Target the top 3 Repeat Offenders. These are your systemic losses — the highest ROI to fix.
Large shortage on one product? Check: (1) recipe accuracy — is the quantity used realistic? (2) portioning discipline — are cooks following portions? (3) waste logging — is waste being written off to the right reason?
Large surplus on one product? Usually a missed goods receipt, a duplicate deduction, or a counting error. Reconcile with recent GRs.
Variance concentrated in one Area? Spot-count that area weekly until the variance stabilizes. If it's the bar, check pour sizes. If it's a fridge, check portioning.
Trend line on Variance Over Time drifting wider? Something changed — new staff, new supplier, new recipe version. Investigate.

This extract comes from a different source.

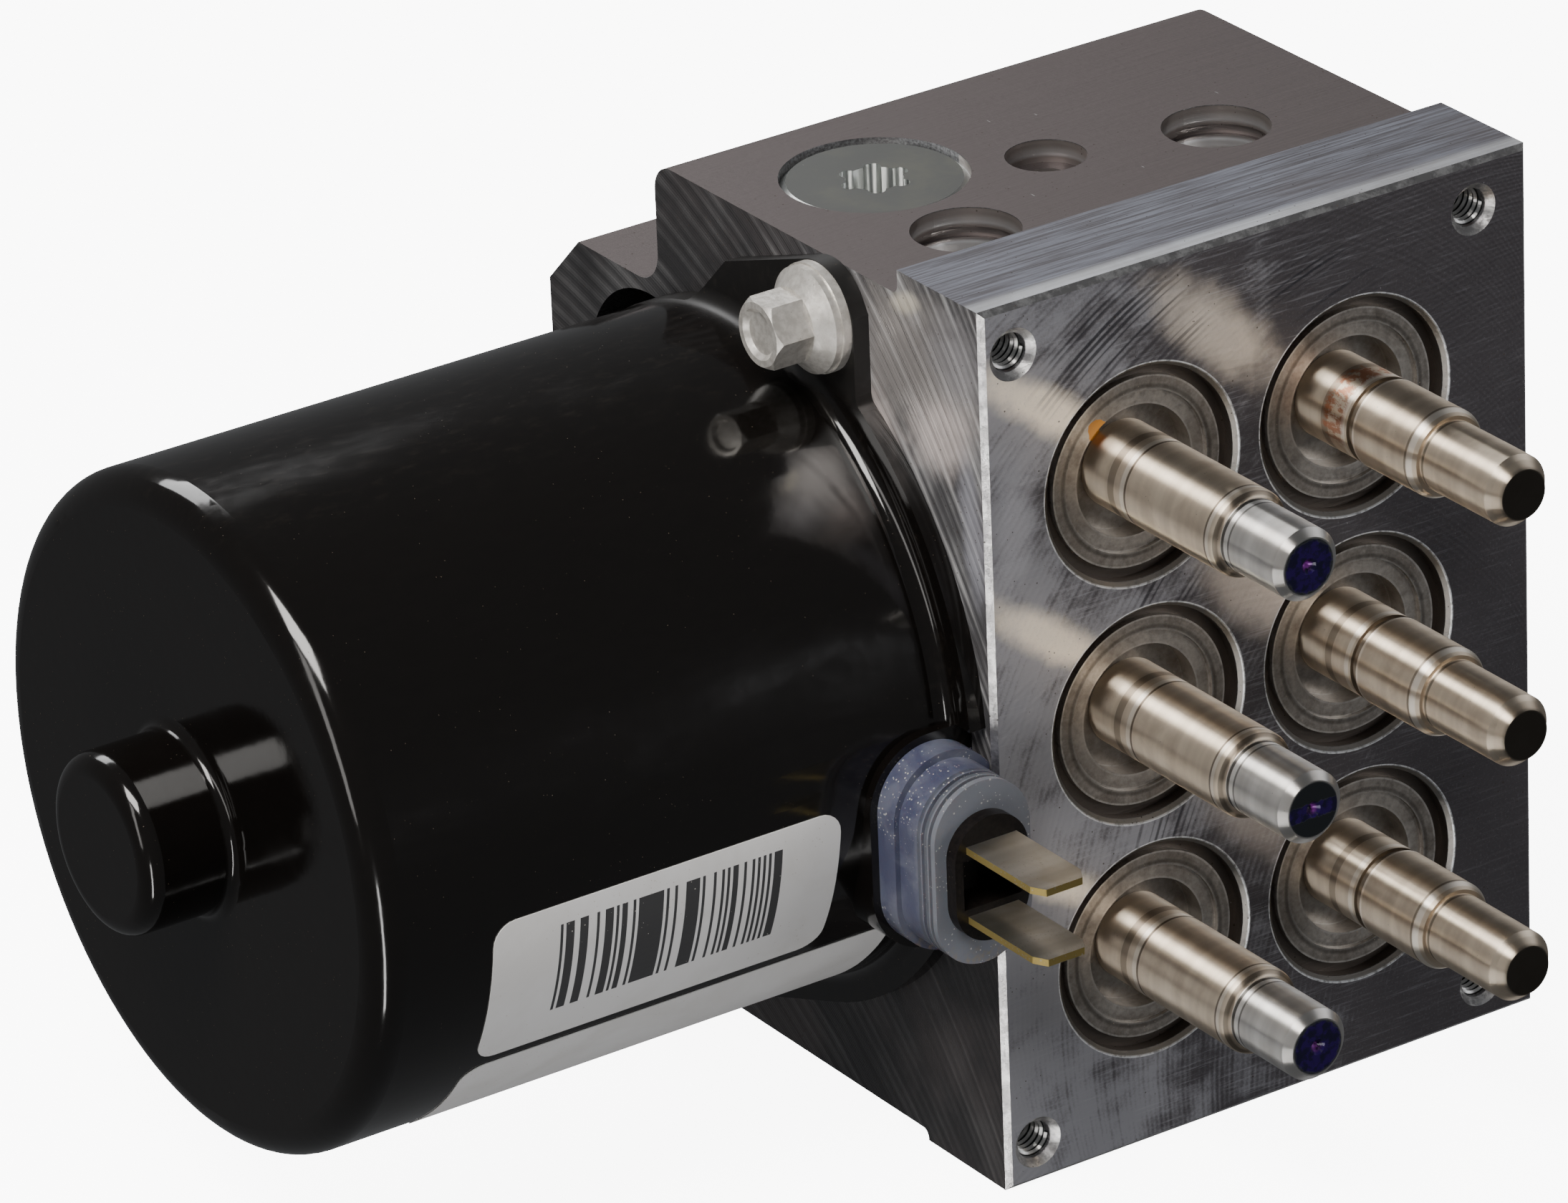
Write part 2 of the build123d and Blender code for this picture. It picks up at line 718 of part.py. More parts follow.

Frequently asked questions
What counts as a good Shrinkage Rate?
Under 2% of theoretical value is excellent for most operations. 2–5% is typical. Above 5% consistently signals a real problem — usually portioning discipline or unlogged waste.
Why do some products show a positive variance (surplus)?
The most common causes are (1) a goods receipt that wasn't logged, (2) an earlier count that missed stock, or (3) a recipe that overstates ingredient usage. All three are worth fixing — surpluses distort your Ordering suggestions downward.
Why does my variance change so much between counts?
Two common reasons: (1) counts aren't happening on consistent dates, so the theoretical baseline drifts, or (2) people count differently. Set a fixed weekly cadence and a written counting method per area.
Is the variance value including waste already logged?
Yes — logged waste is deducted from theoretical stock before the comparison. So variance here is unlogged loss, on top of whatever the Waste dashboard already shows.
What should I do if a product shows in Repeat Offenders but I can't find the cause?
Run a portion audit — weigh 20 orders of any dish that uses the ingredient and compare the average to the recipe. Recipes often drift from reality over time, especially for high-turnover staff-made items.